Extract, without alteration, each line from the start of the listing to the line bearing "wasm.setup();".
● ● ●
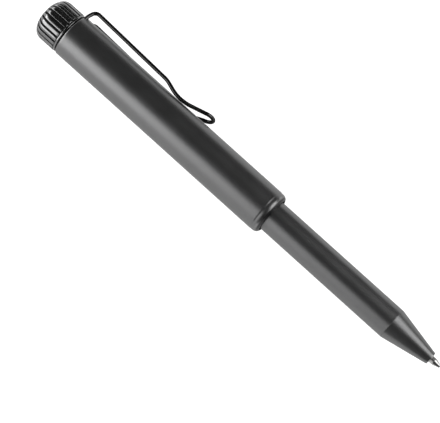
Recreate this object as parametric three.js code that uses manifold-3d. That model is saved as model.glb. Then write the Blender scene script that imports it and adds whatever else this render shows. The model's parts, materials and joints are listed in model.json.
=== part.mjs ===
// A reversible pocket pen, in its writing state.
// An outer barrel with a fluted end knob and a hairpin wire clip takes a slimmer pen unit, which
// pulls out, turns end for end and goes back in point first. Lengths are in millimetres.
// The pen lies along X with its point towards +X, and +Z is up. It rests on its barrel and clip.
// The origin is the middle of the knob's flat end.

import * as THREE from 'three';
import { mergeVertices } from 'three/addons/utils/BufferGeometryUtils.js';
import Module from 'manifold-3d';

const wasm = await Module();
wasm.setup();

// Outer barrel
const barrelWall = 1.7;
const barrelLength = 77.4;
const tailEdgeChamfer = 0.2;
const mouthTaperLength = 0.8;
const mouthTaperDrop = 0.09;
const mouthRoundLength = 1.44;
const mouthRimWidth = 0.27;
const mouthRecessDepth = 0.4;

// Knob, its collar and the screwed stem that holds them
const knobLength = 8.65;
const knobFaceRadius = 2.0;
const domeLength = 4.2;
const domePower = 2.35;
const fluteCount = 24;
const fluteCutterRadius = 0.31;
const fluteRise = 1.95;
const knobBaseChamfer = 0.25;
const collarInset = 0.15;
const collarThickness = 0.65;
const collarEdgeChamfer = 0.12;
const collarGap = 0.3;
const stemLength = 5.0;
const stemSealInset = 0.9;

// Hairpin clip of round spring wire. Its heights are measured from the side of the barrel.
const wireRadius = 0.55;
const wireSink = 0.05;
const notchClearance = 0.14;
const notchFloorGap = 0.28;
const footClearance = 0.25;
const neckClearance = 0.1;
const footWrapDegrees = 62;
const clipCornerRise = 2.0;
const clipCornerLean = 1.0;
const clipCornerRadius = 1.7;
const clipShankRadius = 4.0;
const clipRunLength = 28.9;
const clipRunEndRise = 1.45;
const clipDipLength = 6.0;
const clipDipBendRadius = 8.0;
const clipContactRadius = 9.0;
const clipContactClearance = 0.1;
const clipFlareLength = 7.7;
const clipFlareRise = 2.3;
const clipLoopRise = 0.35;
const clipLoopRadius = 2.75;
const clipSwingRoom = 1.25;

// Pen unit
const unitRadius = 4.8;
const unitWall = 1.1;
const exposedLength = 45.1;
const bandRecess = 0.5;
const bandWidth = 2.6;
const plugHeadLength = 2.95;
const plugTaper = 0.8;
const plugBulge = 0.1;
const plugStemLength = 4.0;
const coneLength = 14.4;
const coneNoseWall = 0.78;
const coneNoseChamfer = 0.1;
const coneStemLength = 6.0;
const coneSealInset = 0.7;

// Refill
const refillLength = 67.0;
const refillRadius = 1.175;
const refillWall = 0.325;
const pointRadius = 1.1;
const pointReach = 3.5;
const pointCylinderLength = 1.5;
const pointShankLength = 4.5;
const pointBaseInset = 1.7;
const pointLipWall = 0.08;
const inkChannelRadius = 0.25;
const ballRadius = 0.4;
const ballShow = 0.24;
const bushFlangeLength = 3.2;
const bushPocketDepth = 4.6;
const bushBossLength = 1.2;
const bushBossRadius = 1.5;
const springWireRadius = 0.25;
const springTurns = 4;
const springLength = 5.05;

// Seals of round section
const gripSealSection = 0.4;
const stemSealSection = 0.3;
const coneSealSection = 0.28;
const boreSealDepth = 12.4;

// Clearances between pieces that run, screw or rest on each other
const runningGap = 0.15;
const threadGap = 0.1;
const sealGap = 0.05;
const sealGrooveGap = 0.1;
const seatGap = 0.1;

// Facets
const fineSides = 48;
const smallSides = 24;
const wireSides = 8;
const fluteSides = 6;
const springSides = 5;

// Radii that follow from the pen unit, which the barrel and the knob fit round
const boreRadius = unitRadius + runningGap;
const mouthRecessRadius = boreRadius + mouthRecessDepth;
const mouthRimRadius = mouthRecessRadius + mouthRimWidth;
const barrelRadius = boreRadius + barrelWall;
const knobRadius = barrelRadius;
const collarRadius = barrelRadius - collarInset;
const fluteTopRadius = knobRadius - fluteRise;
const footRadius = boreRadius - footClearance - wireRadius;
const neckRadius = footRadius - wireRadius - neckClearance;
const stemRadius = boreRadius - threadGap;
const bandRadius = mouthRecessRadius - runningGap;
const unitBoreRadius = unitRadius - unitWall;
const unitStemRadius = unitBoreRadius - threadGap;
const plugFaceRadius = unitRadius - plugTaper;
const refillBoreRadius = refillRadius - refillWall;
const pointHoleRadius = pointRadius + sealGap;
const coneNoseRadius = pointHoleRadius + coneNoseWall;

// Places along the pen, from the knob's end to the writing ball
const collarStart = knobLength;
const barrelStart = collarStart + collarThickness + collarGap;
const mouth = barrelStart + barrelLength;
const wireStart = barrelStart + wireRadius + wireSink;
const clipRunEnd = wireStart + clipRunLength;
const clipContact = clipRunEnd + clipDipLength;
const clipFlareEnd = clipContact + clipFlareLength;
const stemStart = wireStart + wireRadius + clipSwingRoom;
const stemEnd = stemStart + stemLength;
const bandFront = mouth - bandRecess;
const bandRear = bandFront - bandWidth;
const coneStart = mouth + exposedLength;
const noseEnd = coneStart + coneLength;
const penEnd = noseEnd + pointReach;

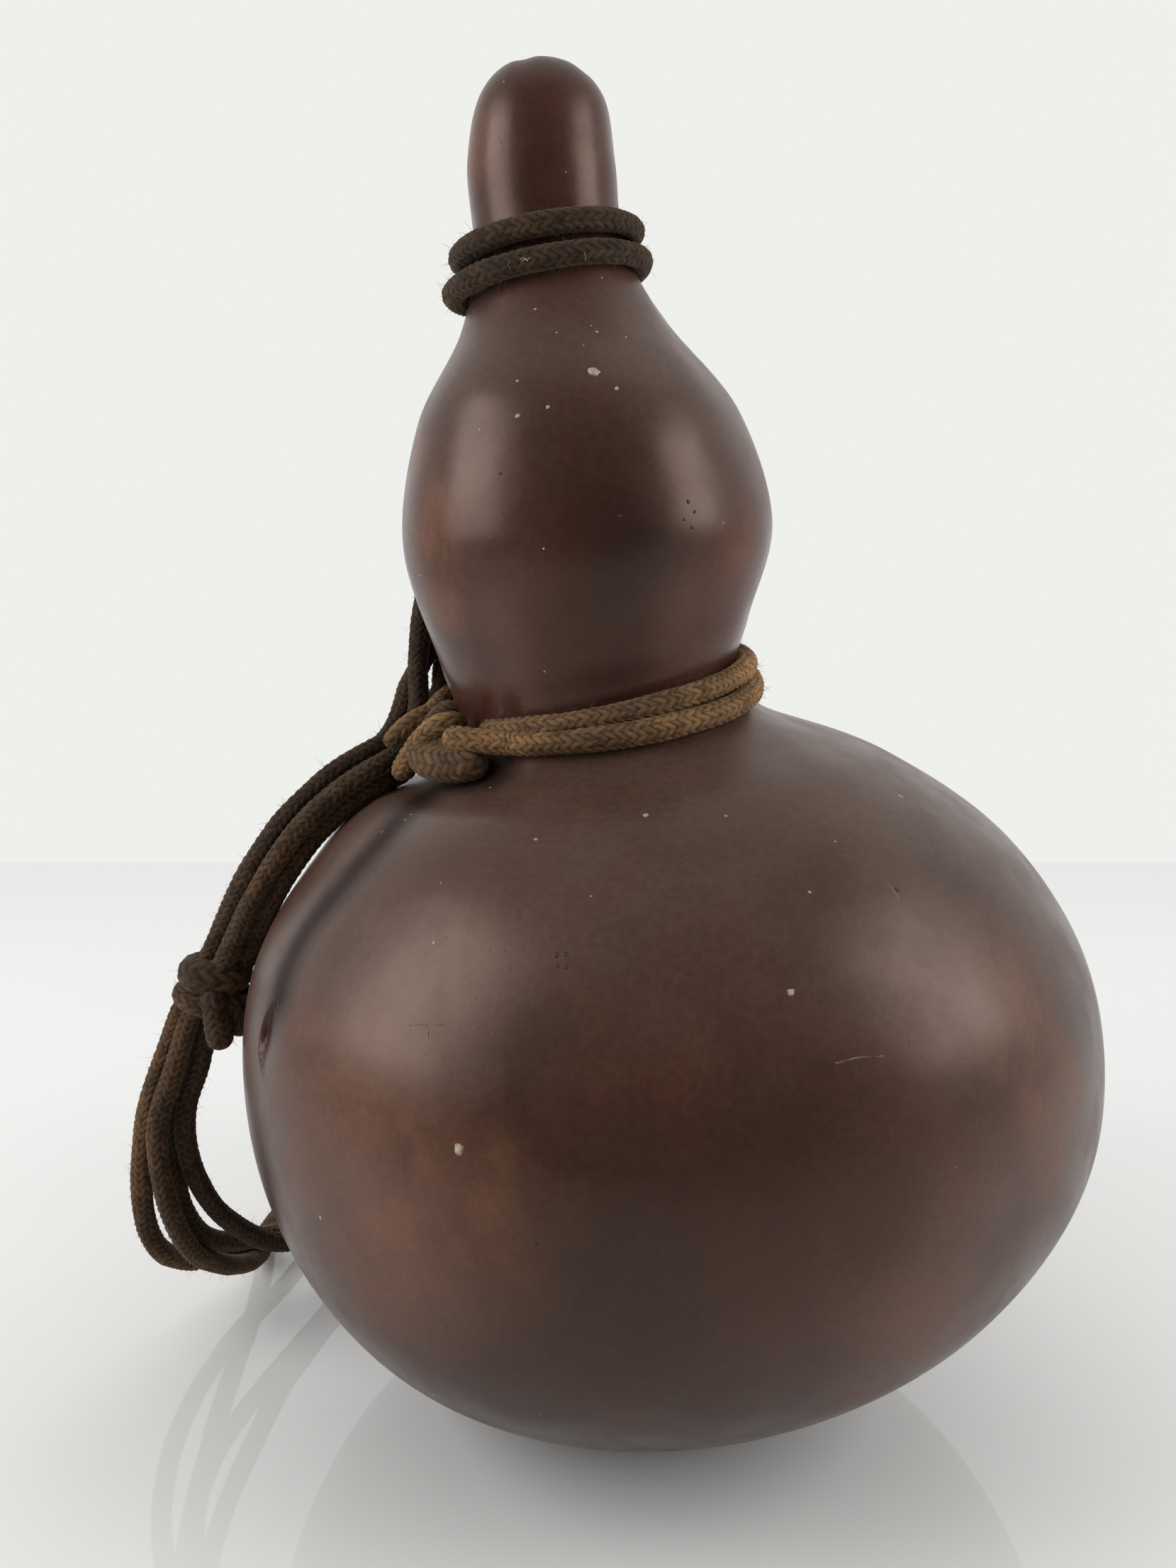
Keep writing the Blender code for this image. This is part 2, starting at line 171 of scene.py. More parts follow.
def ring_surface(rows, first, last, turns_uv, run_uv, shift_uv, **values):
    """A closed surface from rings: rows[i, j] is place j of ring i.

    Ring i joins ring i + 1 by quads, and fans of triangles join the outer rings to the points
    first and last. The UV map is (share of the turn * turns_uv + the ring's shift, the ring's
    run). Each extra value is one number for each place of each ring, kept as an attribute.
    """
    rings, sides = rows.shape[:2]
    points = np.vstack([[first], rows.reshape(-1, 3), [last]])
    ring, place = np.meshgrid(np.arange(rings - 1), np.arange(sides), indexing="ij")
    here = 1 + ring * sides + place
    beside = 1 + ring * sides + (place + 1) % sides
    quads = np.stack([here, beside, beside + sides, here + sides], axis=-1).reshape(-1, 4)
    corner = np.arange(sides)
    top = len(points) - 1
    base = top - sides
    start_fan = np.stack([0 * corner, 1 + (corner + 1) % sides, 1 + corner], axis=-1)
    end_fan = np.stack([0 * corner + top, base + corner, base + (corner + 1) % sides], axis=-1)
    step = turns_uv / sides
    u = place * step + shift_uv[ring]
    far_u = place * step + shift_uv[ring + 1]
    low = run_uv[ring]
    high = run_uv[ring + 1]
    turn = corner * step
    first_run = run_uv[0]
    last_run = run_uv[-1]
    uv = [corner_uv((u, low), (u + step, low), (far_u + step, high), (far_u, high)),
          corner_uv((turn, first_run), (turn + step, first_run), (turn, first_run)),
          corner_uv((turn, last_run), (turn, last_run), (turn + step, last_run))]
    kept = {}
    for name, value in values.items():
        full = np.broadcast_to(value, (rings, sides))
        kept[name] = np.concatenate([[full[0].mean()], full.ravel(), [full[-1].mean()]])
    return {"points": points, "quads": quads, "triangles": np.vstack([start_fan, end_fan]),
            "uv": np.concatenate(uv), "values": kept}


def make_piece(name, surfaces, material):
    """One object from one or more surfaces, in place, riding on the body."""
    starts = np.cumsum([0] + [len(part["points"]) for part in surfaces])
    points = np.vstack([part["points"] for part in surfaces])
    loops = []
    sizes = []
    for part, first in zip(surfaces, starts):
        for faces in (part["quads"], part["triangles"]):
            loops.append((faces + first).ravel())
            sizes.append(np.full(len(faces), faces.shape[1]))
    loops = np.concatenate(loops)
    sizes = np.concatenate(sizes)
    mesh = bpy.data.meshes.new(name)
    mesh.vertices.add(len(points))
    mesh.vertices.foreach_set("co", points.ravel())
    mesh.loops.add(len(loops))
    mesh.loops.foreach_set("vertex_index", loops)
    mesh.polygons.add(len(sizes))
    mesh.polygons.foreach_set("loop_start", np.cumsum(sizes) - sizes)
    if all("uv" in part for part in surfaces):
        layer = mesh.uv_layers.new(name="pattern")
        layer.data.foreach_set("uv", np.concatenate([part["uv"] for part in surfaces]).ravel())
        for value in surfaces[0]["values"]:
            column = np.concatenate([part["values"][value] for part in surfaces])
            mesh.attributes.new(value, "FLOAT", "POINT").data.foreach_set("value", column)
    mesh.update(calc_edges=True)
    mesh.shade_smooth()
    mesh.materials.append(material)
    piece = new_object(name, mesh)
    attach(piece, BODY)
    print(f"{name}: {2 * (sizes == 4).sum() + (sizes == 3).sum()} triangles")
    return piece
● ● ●
-- Solved problem --
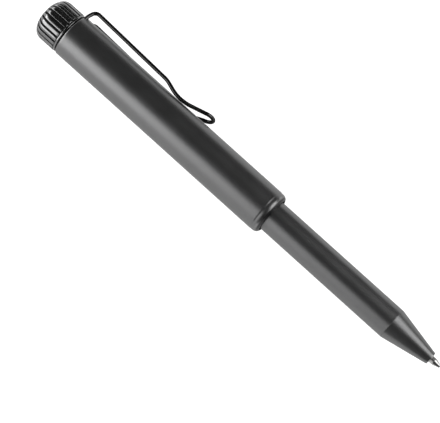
Recreate this object as parametric three.js code that uses manifold-3d. That model is saved as model.glb. Then write the Blender scene script that imports it and adds whatever else this render shows. The model's parts, materials and joints are listed in model.json.
=== part.mjs ===
// A reversible pocket pen, in its writing state.
// An outer barrel with a fluted end knob and a hairpin wire clip takes a slimmer pen unit, which
// pulls out, turns end for end and goes back in point first. Lengths are in millimetres.
// The pen lies along X with its point towards +X, and +Z is up. It rests on its barrel and clip.
// The origin is the middle of the knob's flat end.

import * as THREE from 'three';
import { mergeVertices } from 'three/addons/utils/BufferGeometryUtils.js';
import Module from 'manifold-3d';

const wasm = await Module();
wasm.setup();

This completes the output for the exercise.